_Provided material_
* Begin *

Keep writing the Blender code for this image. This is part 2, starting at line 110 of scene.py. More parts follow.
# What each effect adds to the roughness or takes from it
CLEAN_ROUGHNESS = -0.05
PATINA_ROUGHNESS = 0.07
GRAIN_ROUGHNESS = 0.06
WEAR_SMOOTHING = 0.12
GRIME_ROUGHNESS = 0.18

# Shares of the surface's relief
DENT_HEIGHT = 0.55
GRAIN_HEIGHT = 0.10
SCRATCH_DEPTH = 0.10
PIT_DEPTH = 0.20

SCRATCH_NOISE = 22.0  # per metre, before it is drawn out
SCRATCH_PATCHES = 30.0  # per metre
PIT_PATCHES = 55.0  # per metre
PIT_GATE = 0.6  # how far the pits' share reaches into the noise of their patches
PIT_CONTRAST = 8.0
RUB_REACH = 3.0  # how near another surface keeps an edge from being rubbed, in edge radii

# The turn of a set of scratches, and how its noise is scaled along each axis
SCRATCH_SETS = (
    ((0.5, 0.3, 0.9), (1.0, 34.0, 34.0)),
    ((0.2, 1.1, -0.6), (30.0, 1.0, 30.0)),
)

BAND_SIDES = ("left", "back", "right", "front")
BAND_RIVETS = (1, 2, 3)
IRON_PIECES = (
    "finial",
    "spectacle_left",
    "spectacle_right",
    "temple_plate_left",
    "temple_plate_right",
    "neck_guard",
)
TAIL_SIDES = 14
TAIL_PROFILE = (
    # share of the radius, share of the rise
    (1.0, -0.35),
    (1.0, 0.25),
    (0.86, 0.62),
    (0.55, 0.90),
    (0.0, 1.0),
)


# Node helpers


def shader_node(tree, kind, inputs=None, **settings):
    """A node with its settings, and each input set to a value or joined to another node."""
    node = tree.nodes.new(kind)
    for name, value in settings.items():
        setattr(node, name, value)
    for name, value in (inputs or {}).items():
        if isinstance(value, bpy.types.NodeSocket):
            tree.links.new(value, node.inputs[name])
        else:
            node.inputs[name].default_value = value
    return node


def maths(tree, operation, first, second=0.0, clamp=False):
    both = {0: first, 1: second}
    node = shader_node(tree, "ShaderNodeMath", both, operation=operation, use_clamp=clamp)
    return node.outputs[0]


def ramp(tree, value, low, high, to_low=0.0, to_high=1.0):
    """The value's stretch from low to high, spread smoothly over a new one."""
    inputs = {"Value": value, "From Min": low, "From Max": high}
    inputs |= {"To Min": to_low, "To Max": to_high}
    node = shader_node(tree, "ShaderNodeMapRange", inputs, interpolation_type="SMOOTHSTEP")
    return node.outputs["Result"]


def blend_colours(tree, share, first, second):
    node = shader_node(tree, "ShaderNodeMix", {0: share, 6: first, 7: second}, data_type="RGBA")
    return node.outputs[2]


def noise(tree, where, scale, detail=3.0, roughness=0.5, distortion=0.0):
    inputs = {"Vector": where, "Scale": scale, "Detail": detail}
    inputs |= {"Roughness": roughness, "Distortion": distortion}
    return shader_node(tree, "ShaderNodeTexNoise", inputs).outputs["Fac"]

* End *

_What you should do_
Give the data again, exactly as it stands.

_Solved problem_
Keep writing the Blender code for this image. This is part 2, starting at line 110 of scene.py. More parts follow.
# What each effect adds to the roughness or takes from it
CLEAN_ROUGHNESS = -0.05
PATINA_ROUGHNESS = 0.07
GRAIN_ROUGHNESS = 0.06
WEAR_SMOOTHING = 0.12
GRIME_ROUGHNESS = 0.18

# Shares of the surface's relief
DENT_HEIGHT = 0.55
GRAIN_HEIGHT = 0.10
SCRATCH_DEPTH = 0.10
PIT_DEPTH = 0.20

SCRATCH_NOISE = 22.0  # per metre, before it is drawn out
SCRATCH_PATCHES = 30.0  # per metre
PIT_PATCHES = 55.0  # per metre
PIT_GATE = 0.6  # how far the pits' share reaches into the noise of their patches
PIT_CONTRAST = 8.0
RUB_REACH = 3.0  # how near another surface keeps an edge from being rubbed, in edge radii

# The turn of a set of scratches, and how its noise is scaled along each axis
SCRATCH_SETS = (
    ((0.5, 0.3, 0.9), (1.0, 34.0, 34.0)),
    ((0.2, 1.1, -0.6), (30.0, 1.0, 30.0)),
)

BAND_SIDES = ("left", "back", "right", "front")
BAND_RIVETS = (1, 2, 3)
IRON_PIECES = (
    "finial",
    "spectacle_left",
    "spectacle_right",
    "temple_plate_left",
    "temple_plate_right",
    "neck_guard",
)
TAIL_SIDES = 14
TAIL_PROFILE = (
    # share of the radius, share of the rise
    (1.0, -0.35),
    (1.0, 0.25),
    (0.86, 0.62),
    (0.55, 0.90),
    (0.0, 1.0),
)


# Node helpers


def shader_node(tree, kind, inputs=None, **settings):
    """A node with its settings, and each input set to a value or joined to another node."""
    node = tree.nodes.new(kind)
    for name, value in settings.items():
        setattr(node, name, value)
    for name, value in (inputs or {}).items():
        if isinstance(value, bpy.types.NodeSocket):
            tree.links.new(value, node.inputs[name])
        else:
            node.inputs[name].default_value = value
    return node


def maths(tree, operation, first, second=0.0, clamp=False):
    both = {0: first, 1: second}
    node = shader_node(tree, "ShaderNodeMath", both, operation=operation, use_clamp=clamp)
    return node.outputs[0]


def ramp(tree, value, low, high, to_low=0.0, to_high=1.0):
    """The value's stretch from low to high, spread smoothly over a new one."""
    inputs = {"Value": value, "From Min": low, "From Max": high}
    inputs |= {"To Min": to_low, "To Max": to_high}
    node = shader_node(tree, "ShaderNodeMapRange", inputs, interpolation_type="SMOOTHSTEP")
    return node.outputs["Result"]


def blend_colours(tree, share, first, second):
    node = shader_node(tree, "ShaderNodeMix", {0: share, 6: first, 7: second}, data_type="RGBA")
    return node.outputs[2]


def noise(tree, where, scale, detail=3.0, roughness=0.5, distortion=0.0):
    inputs = {"Vector": where, "Scale": scale, "Detail": detail}
    inputs |= {"Roughness": roughness, "Distortion": distortion}
    return shader_node(tree, "ShaderNodeTexNoise", inputs).outputs["Fac"]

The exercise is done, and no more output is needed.